Application in Anion Sensing and Transport
Our group has established a tradition in the chemistry of Lewis acidic organo-main group compounds that we have used for the construction of supramolecular structures as well as for the complexation of small anions including fluoride and cyanide. The main classes of compounds uncovered by our studies include organoboranes decorated by cationic functionalities such as ammonium or phosphonium groups as well as neutral and cationic antimony and tellurium compounds. As demonstrated in several publications, these derivatives can be used in water for the sequestration and sensing of a range of anions including fluoride and cyanide. Our most recent efforts suggest that cationic examples of the above-mentioned compounds promote efficient anion transport through artificial and biological membranes, opening the door to a range of applications including biological ones.
Carbenium Ion Chemistry
Over the years, we have had a sustained interest in the synthesis and study of main group compounds featuring Lewis acidic and electroactive carbenium functionalities. These efforts have led to the isolation of naphthalene-based dications, α-borylated carbenium ions as well as phosphonium-carbenium dications. In a recent extension of this chemistry, we have become interested in the possibility of using carbenium ions as Z-type ligands, a possibility supported by our recently published work on the synthesis and catalytic properties of derivatives with weak Au->C+ interactions.

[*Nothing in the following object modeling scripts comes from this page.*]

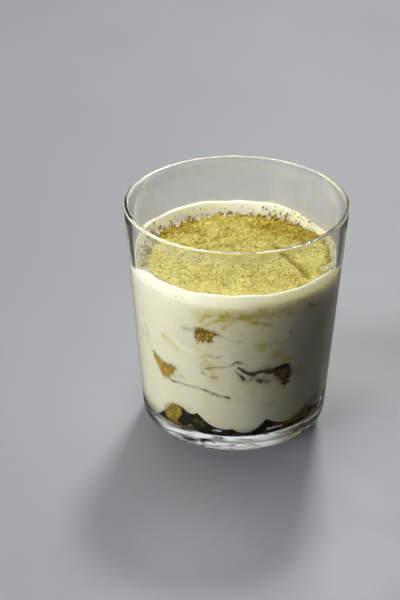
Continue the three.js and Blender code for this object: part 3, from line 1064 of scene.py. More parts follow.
def cream_shape(glass, cream):
    """The cream as rings from the seam's middle out to the lobes, up the wall, over the rim and in.

    Along the wall its radius is the glass's inner radius plus what it reaches into the wall, less
    the depth of the marks and of the windows that the sponge shows in.
    """
    angle = crowded_angles(CREAM_COLUMNS)
    edge, crest = lobe_edge(angle), rim_top(angle, cream)
    wall_low = glass.inside(edge + LOBE_ROUNDING) + INTO_WALL
    wall_high = glass.inside(crest - RIM_ROUNDING) + INTO_WALL
    below = lobed_underside(angle, edge, wall_low)

    up_share = np.linspace(0, 1, WALL_ROWS)[:, None]
    wall_z = mix(edge + LOBE_ROUNDING, crest - RIM_ROUNDING, up_share)
    wall_r = glass.inside(wall_z) + INTO_WALL
    depth, stains_and_shading = wall_marks(around(wall_r, angle, wall_z))
    wall = around(wall_r - depth, angle, wall_z)

    rim, inner_edge = rounded_rim(angle, crest, wall_high)
    top = cream_top_rings(angle, inner_edge, rim[-1, :, 2], glass, cream)
    on_top = top_dust_and_shading(top, angle, glass, cream)
    everywhere = {}
    for kind, values in stains_and_shading.items():
        lower = np.zeros(1 + below.shape[0] * CREAM_COLUMNS)
        # The rim has the top's painted light
        on_rim = np.full(rim.shape[:2], TOP_PAINTED_LIGHT if kind == "light" else 0.0)
        upper = np.concatenate([on_rim, on_top.get(kind, np.zeros(top.shape[:2]))]).ravel()
        everywhere[kind] = np.concatenate([lower, values.ravel(), upper, upper[-1:]])
    rings = np.concatenate([below, wall, rim, top])
    middle = cream.flat / MM + ripple(0, 0)
    return skin((0, 0, SEAM_MIDDLE), rings, (0, 0, middle)), everywhere


# ---- The soaked layer's form ----

SOAKED_COLUMNS = 420
FLOOR_ROWS = 10
SIDE_ROWS = 52
ROOF_ROWS = 12
SOAKED_BACK_OFF = 0.5
SOAKED_OVERLAP = 0.7
ROOF_IN = 0.8
# How far the roof lies above the seam, in the middle and at the wall, so that the two overlap,
# and the radii between which that grows
ROOF_LIFT = (0.5, 1.2)
ROOF_LIFTS = (28, 34)
AIR_POCKET = 0.6
AIR_POCKET_SIZE = 3.2
AIR_POCKETS = (0.14, 0.34)
CLEAR_OF_FLOOR = 1.4
DRY_GAP = 0.15
DRY_CORNER = (6.3, 7.4)
WET_PATCH_SIZE = 4.5
WET_PATCHES = (0.30, 0.45)
CRUMB_PATCH_SIZE = 2.2
# Where more crumbs show: angle, spread and strength, and the strength all round
CRUMBY_PLACES = [(238, 12, 1.0), (308, 18, 0.8)]
CRUMBS_ALL_ROUND = 0.18


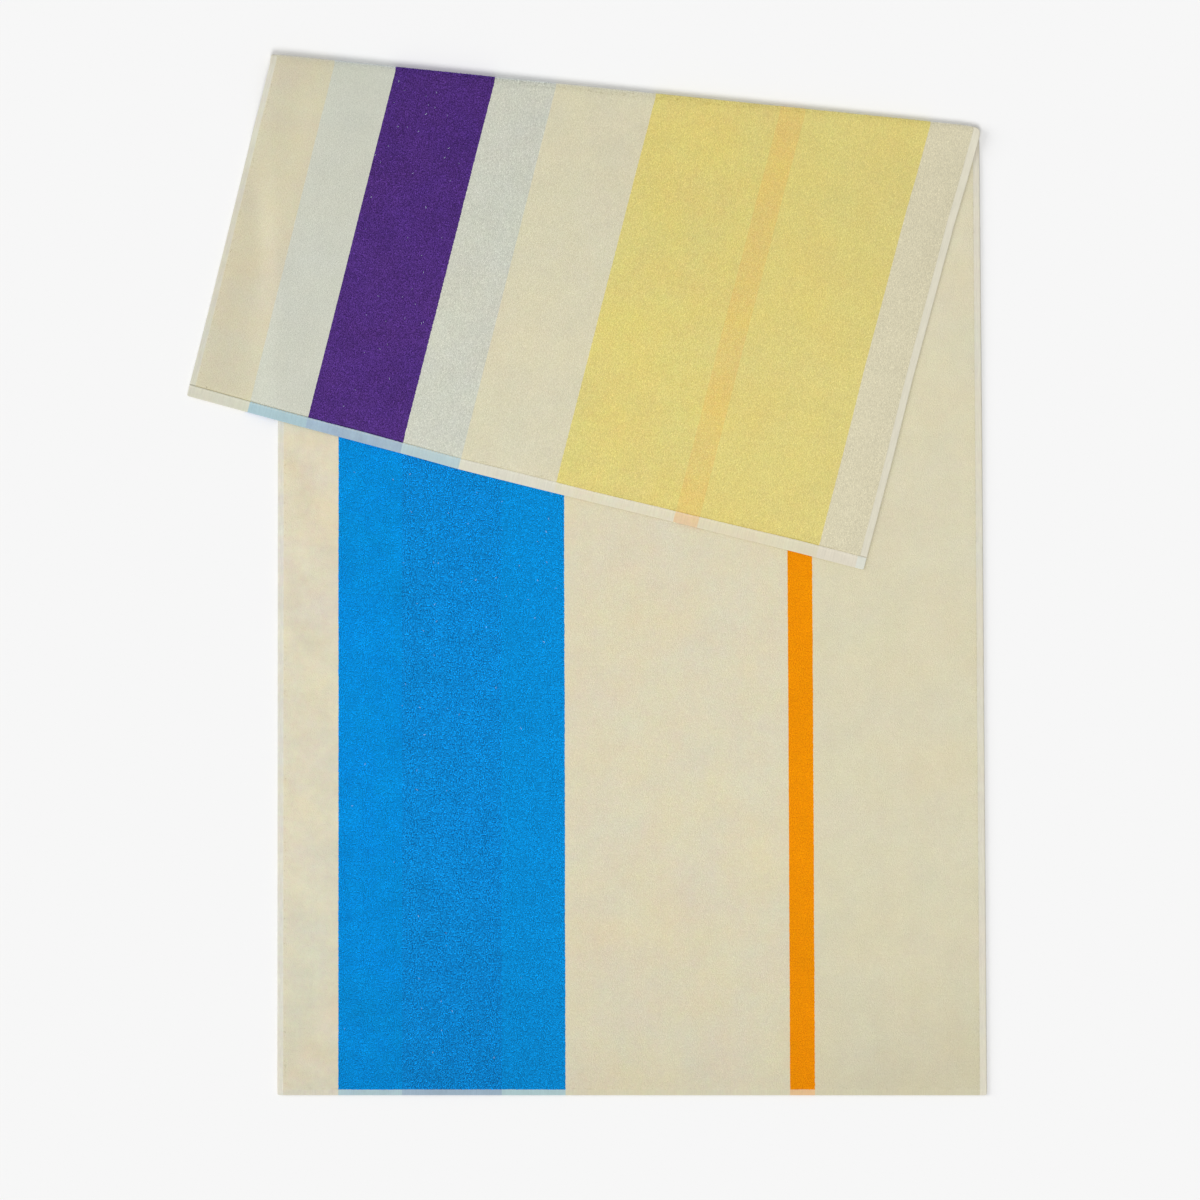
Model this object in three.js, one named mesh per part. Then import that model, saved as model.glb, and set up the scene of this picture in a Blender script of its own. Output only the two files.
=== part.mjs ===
// A cotton bath towel, 700 x 1400 mm, lying face up with its top end folded over at a slant.
// The turned-over end shows the reverse. It swings to the left, so that one corner hangs past
// the layer below and drops to the surface that the towel lies on.
//
// The towel is one closed sheet. Sizes are in millimetres. X runs across the towel, Y along it
// towards the fold, and Z is up from the surface. The origin is under the middle of the towel.

import * as THREE from 'three';

const { lerp, smoothstep, clamp } = THREE.MathUtils;

// The cloth

const CLOTH_WIDTH = 700;
const THICKNESS = 3;
const LAYER_GAP = 2;

// A hem is woven flat, without pile, so it is thinner. Each edge is rounded off.
const SIDE_HEM = 7;
const FACE_END_HEM = 5.5;
const REVERSE_END_HEM = 11.5;
const HEM_SHARE = 0.85;
const EDGE_SHARE = 0.65;
const EDGE_ROUNDING = 1;
const CORNER_STEP = 2.5;
const PILE_STEP = 3;

// The outline in plan, as lines from the left edge to the right edge

const OUTLINE = {
  lowerHem: { left: [-306.8, -516.7], right: [398, -516.8] },
  lowerMiddle: { left: [-306.2, 150], right: [393, 150] },
  fold: { left: [-313.4, 517.3], right: [391.2, 445.2] },
  upperHem: { left: [-396.7, 178], right: [275.4, 5] },
};

// The hem of the turned-over end bows outwards, most of all left of its middle.
const HEM_BOW = [
  { across: 0, out: 0 },
  { across: 0.15, out: 1.4 },
  { across: 0.4, out: 3.4 },
  { across: 0.6, out: 2.1 },
  { across: 0.8, out: 0.4 },
  { across: 1, out: 0 },
];

// The fold stands a little open, more so at its left end, and the layers close up behind it.
// Its two ends are rounded off, and towards the right one it droops a little.
const FOLD_OPENING = [
  { across: 0, gap: 4.4 },
  { across: 0.5, gap: 2.6 },
  { across: 1, gap: 1.2 },
];
const FOLD_EASING = 60;
const FOLD_CORNER_RADIUS = { left: 2.2, right: 5 };
const FOLD_DROOP = 0.8;
const FOLD_DROOP_LENGTH = 22;

// The overhanging corner drops in a soft curve, which starts a little before the edge below and
// is longer in some places than in others.
const DROP_START = -4;
const DROP_LENGTHS = [
  { fromFold: 0, length: 44 },
  { fromFold: 55, length: 40 },
  { fromFold: 100, length: 32 },
  { fromFold: 155, length: 24 },
  { fromFold: 215, length: 20 },
  { fromFold: 270, length: 36 },
  { fromFold: 350, length: 40 },
];

// How finely the sheet is divided

const DROP_STEPS = 6;
const DROP_COLUMN_SPACING = 2;
const MIDDLE_COLUMNS = 13;
const LOWER_ROWS = 8;
const TURN_STEPS = 8;

// The upper layer's rows, as distances from the fold along the left edge
const UPPER_ROWS = [10, 24, 42, 60, 78, 96, 120, 160, 210, 265];

const countTo = (count) => Array.from({ length: count + 1 }, (_, index) => index);

// The value of a table's column where its key has some value, between the two nearest rows
function readTable(table, key, value, column) {
  const inside = clamp(value, table[0][key], table.at(-1)[key]);
  const above = Math.max(1, table.findIndex((row) => row[key] >= inside));
  const low = table[above - 1];
  const high = table[above];
  return lerp(low[column], high[column], (inside - low[key]) / (high[key] - low[key]));
}

function pointOn(line, across) {
  const left = new THREE.Vector2(...line.left);
  const right = new THREE.Vector2(...line.right);
  return left.lerp(right, across);
}

// How far a quarter circle falls back, at a distance from where it ends
function roundedEnd(distance, radius) {
  const share = clamp(1 - distance / radius, 0, 1);
  return radius * (1 - Math.sqrt(1 - share * share));
}

// The steps in from an edge: its rounding, its flat hem and the rise to the full pile. The step
// in the hem lets the fold's corners turn.
function hemSteps(depth) {
  return [
    { inset: 0, share: EDGE_SHARE },
    { inset: EDGE_ROUNDING, share: HEM_SHARE },
    { inset: CORNER_STEP, share: HEM_SHARE },
    { inset: depth, share: HEM_SHARE },
    { inset: depth + PILE_STEP, share: 1 },
  ];
}

// The fold: its outer edge is the outline's fold line, and its axis lies inside that

const foldStart = new THREE.Vector2(...OUTLINE.fold.left);
const foldEnd = new THREE.Vector2(...OUTLINE.fold.right);
const foldDirection = foldEnd.clone().sub(foldStart).normalize();
const foldOutward = new THREE.Vector2(-foldDirection.y, foldDirection.x);

function foldGap(across) {
  return readTable(FOLD_OPENING, 'across', across, 'gap');
}

function foldAxis(across) {
  const fromLeft = across * CLOTH_WIDTH;
  const fromRight = CLOTH_WIDTH - fromLeft;
  const corners = roundedEnd(fromLeft, FOLD_CORNER_RADIUS.left)
    + roundedEnd(fromRight, FOLD_CORNER_RADIUS.right);
  const droop = FOLD_DROOP * (1 - smoothstep(fromRight, 0, FOLD_DROOP_LENGTH));
  const outerRadius = THICKNESS + foldGap(across) / 2;
  const inwards = outerRadius + corners + droop;
  return pointOn(OUTLINE.fold, across).addScaledVector(foldOutward, -inwards);
}

// The lower layer's left edge, as its X at a given Y
function lowerLeftEdge(y) {
  const corners = [
    pointOn(OUTLINE.lowerHem, 0),
    pointOn(OUTLINE.lowerMiddle, 0),
    foldAxis(FOLD_CORNER_RADIUS.left / CLOTH_WIDTH),
  ];
  const [low, high] = y < corners[1].y ? corners.slice(0, 2) : corners.slice(1);
  return lerp(low.x, high.x, clamp((y - low.y) / (high.y - low.y), 0, 1));
}

// How much of the layers' height is left where the upper layer hangs past the lower one
function dropShare(plan, dropLength) {
  const pastEdge = lowerLeftEdge(plan.y) - plan.x;
  return 1 - smoothstep(pastEdge, DROP_START, DROP_START + dropLength);
}

// Columns run along the towel. Those of the drop keep beside the lower layer's edge, and
// bunch together where that edge is close to the upper layer's own.
function columns(overhang, dropLength) {
  const side = hemSteps(SIDE_HEM);
  const left = side.map(({ inset, share }) => ({ place: inset, share }));
  const right = side.map(({ inset, share }) => ({ place: CLOTH_WIDTH - inset, share })).reverse();
  const dropEnd = left.at(-1).place;
  const drop = countTo(DROP_STEPS).map((step) => {
    const pastEdge = DROP_START + dropLength * (1 - step / DROP_STEPS);
    const nearest = dropEnd + DROP_COLUMN_SPACING * (step + 1);
    return { place: Math.max(overhang - pastEdge, nearest), share: 1 };
  });
  const middle = countTo(MIDDLE_COLUMNS).slice(1, -1).map((step) => ({
    place: lerp(drop.at(-1).place, right[0].place, step / MIDDLE_COLUMNS),
    share: 1,
  }));
  return [...left, ...drop, ...middle, ...right].map(({ place, share }) => ({
    across: place / CLOTH_WIDTH,
    share,
  }));
}

// Each row holds, for each column, a point on the reverse side and a point on the face side.

const at = (plan, z) => new THREE.Vector3(plan.x, plan.y, z);

function lowerRow(planOf, rowShare) {
  return columns(0, 0).map(({ across, share }) => {
    const plan = planOf(across);
    return { reverse: at(plan, 0), face: at(plan, THICKNESS * Math.min(share, rowShare)) };
  });
}

function foldRow(turn) {
  return columns(0, 0).map(({ across, share }) => {
    const thickness = THICKNESS * share;
    const outerRadius = (THICKNESS + foldGap(across) + thickness) / 2;
    const pointAt = (radius) => at(
      foldAxis(across).addScaledVector(foldOutward, radius * Math.sin(turn)),
      outerRadius - radius * Math.cos(turn),
    );
    return { reverse: pointAt(outerRadius), face: pointAt(outerRadius - thickness) };
  });
}

function upperRow(planOf, rowShare) {
  const leftEnd = planOf(0);
  const pastEdge = Math.max(0, lowerLeftEdge(leftEnd.y) - leftEnd.x);
  const overhang = CLOTH_WIDTH * pastEdge / (planOf(1).x - leftEnd.x);
  const dropLengthAt = (fromFold) => readTable(DROP_LENGTHS, 'fromFold', fromFold, 'length');
  const leftDrop = dropLengthAt(leftEnd.distanceTo(foldAxis(0)));
  return columns(overhang, leftDrop).map(({ across, share }) => {
    const plan = planOf(across);
    const fromFold = plan.distanceTo(foldAxis(across));
    const gap = lerp(foldGap(across), LAYER_GAP, smoothstep(fromFold, 0, FOLD_EASING));
    const under = (THICKNESS + gap) * dropShare(plan, dropLengthAt(fromFold));
    const thickness = THICKNESS * Math.min(share, rowShare);
    return { reverse: at(plan, under + thickness), face: at(plan, under) };
  });
}

function lowerRows() {
  const hem = hemSteps(FACE_END_HEM).map(({ inset, share }) => lowerRow((across) => {
    const end = pointOn(OUTLINE.lowerHem, across);
    const along = pointOn(OUTLINE.lowerMiddle, across).sub(end).setLength(inset);
    return end.add(along);
  }, share));
  const halves = [
    (across) => [pointOn(OUTLINE.lowerHem, across), pointOn(OUTLINE.lowerMiddle, across)],
    (across) => [pointOn(OUTLINE.lowerMiddle, across), foldAxis(across)],
  ];
  const rest = halves.flatMap((half) => countTo(LOWER_ROWS / 2).slice(1).map((step) => (
    lowerRow((across) => {
      const [start, end] = half(across);
      return start.lerp(end, step / (LOWER_ROWS / 2));
    }, 1)
  )));
  return [...hem, ...rest];
}

function turnedRows() {
  return countTo(TURN_STEPS).slice(1).map((step) => foldRow(Math.PI * step / TURN_STEPS));
}

function upperHemPoint(across) {
  const end = pointOn(OUTLINE.upperHem, across);
  const outward = end.clone().sub(foldAxis(across)).normalize();
  return end.addScaledVector(outward, readTable(HEM_BOW, 'across', across, 'out'));
}

function upperRows() {
  const leftLength = upperHemPoint(0).distanceTo(foldAxis(0));
  const rest = UPPER_ROWS.map((distance) => upperRow((across) => (
    foldAxis(across).lerp(upperHemPoint(across), distance / leftLength)
  ), 1));
  const hem = hemSteps(REVERSE_END_HEM).reverse().map(({ inset, share }) => upperRow((across) => {
    const end = upperHemPoint(across);
    return end.add(foldAxis(across).sub(end).setLength(inset));
  }, share));
  return [...rest, ...hem];
}

// The rows become one closed sheet: the reverse, the face, and a wall round the four edges.
function sheetGeometry(rows) {
  const rowCount = rows.length;
  const columnCount = rows[0].length;
  const positions = ['reverse', 'face'].flatMap((side) => (
    rows.flatMap((row) => row.flatMap((point) => point[side].toArray()))
  ));
  const reverse = (row, column) => row * columnCount + column;
  const face = (row, column) => (rowCount + row) * columnCount + column;
  const triangles = [];
  const quad = (a, b, c, d) => triangles.push(a, b, c, a, c, d);
  for (let row = 0; row < rowCount - 1; row += 1) {
    for (let column = 0; column < columnCount - 1; column += 1) {
      quad(reverse(row, column), reverse(row + 1, column),
        reverse(row + 1, column + 1), reverse(row, column + 1));
      quad(face(row, column), face(row, column + 1),
        face(row + 1, column + 1), face(row + 1, column));
    }
  }
  const last = { row: rowCount - 1, column: columnCount - 1 };
  for (let row = 0; row < last.row; row += 1) {
    quad(reverse(row, 0), face(row, 0), face(row + 1, 0), reverse(row + 1, 0));
    quad(reverse(row, last.column), reverse(row + 1, last.column),
      face(row + 1, last.column), face(row, last.column));
  }
  for (let column = 0; column < last.column; column += 1) {
    quad(reverse(0, column), reverse(0, column + 1), face(0, column + 1), face(0, column));
    quad(reverse(last.row, column), face(last.row, column),
      face(last.row, column + 1), reverse(last.row, column + 1));
  }
  const geometry = new THREE.BufferGeometry();
  geometry.setAttribute('position', new THREE.Float32BufferAttribute(positions, 3));
  geometry.setIndex(triangles);
  geometry.computeVertexNormals();
  return geometry;
}

const cotton = new THREE.MeshStandardMaterial({ color: 0xddd4b7, roughness: 0.95, metalness: 0 });

const towel = new THREE.Mesh(sheetGeometry([...lowerRows(), ...turnedRows(), ...upperRows()]), cotton);
towel.name = 'towel';

const model = new THREE.Group();
model.add(towel);

export default model;
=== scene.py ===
# %% [markdown]
# # A cotton bath towel, folded over at a slant
#
# The towel is one length of terry cloth, 700 by 1400 mm. It lies face up, and its top end is
# folded over, so that the reverse of that end shows. The face has broad stripes of blue and
# orange on cream. The reverse shows the same stripes in other colours, because each stripe is
# woven from two sets of pile yarn that change sides.
#
# This lesson makes, in this order: the camera, the floor and the light, the folded sheet, its
# yarn and weave as materials, and the loops and stitches that stand up from it. Lengths are in
# metres. X runs across the towel, Y along it towards the fold, and Z is up from the floor.

# %% Load the frame
import math

import bpy
import numpy as np
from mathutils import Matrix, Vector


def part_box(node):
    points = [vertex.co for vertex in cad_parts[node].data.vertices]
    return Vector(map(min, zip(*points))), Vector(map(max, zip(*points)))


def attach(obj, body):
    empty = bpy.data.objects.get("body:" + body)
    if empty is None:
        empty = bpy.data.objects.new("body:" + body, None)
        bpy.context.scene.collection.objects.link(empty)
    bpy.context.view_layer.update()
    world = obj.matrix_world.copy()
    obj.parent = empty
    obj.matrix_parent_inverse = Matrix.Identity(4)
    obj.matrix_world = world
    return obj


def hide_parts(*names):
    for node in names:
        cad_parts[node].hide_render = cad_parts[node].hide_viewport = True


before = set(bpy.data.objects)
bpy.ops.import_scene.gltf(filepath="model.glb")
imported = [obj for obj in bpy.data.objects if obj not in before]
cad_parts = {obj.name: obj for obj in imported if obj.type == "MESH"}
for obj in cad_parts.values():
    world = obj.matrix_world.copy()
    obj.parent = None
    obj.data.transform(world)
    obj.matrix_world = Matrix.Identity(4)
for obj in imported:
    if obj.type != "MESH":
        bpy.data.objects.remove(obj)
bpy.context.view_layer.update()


def table(columns, *rows):
    """A short table as a list of its rows, each with its values by column."""
    return [dict(zip(columns.split(), row, strict=True)) for row in rows]


# %% [markdown]
# ## The camera
#
# The towel is seen from straight above. A short lens close by would make its edges spread, so a
# long one hangs far away and keeps them parallel. The distance follows from the lens and from
# the width that the picture takes in. A camera that isn't turned looks down, with Y up the
# picture.

# %% The camera
MM = 0.001
LENS = 280
SENSOR = 36
PICTURE_WIDTH = 1191.6 * MM
PICTURE_CENTRE = (13.7 * MM, -24.9 * MM)

middle_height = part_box("towel")[1].z / 2
camera_height = middle_height + PICTURE_WIDTH * LENS / SENSOR
bpy.ops.object.camera_add(location=(*PICTURE_CENTRE, camera_height), rotation=(0, 0, 0))
camera = bpy.context.object
camera.name = "camera"
camera.data.lens = LENS
camera.data.sensor_width = SENSOR
bpy.context.scene.camera = camera
print(f"The camera hangs {camera_height:.2f} m up")

# %% [markdown]
# ## Helpers for materials
#
# A material is a net of nodes. It could be wired by hand in the shader editor, but code is
# easier to read again and to change. What comes out of a node can be added, subtracted,
# multiplied and divided like a plain number, and each sum is one more Math node. So the recipes
# below read like formulas.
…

Exploiting the Non-innocence of Antimony Ligands: From Organometallic Catalysis to the Photoreductive Elimination of Halogens
Although often regarded as heavy phosphine analogs, stibines behave as non-innocent ligands and display an unusual reactivity even when ligated to transition metals (M). This reactivity comes to light in their ability to undergo oxidation reactions without dissociation of the coordinated transition metal. This oxidation induces the formation of a M->Sb interaction resulting in a drastic Lewis acidity increase at the transition metal center. Using a family of gold stibine derivatives, we have demonstrated that such coordinated-stibine oxidation reactions can be used to afford potent hydroamination catalysts. Stibines are also non-innocent from a coordination point of view and can readily bind hard anions such as fluoride, without dissociation from the transition metal center. These anion binding events convert the antimony atom into a more strongly donating ligand, leading to an increase of electron density at the metal center. Our recent studies of these ligand-based coordination processes have shown that they can be exploited in reverse as a means to increase the electrophilic character of the transition metal center. This approach is illustrated by our work on antimony-platinum complexes and their conversion into active electrophilic hydroarylation and enyne cyclization catalysts via antimony-centered anion abstraction reactions. Finally, we are also interested in the photochemistry of M-Sb complexes with a special focus on systems that support antimony-centered photoreductive processes.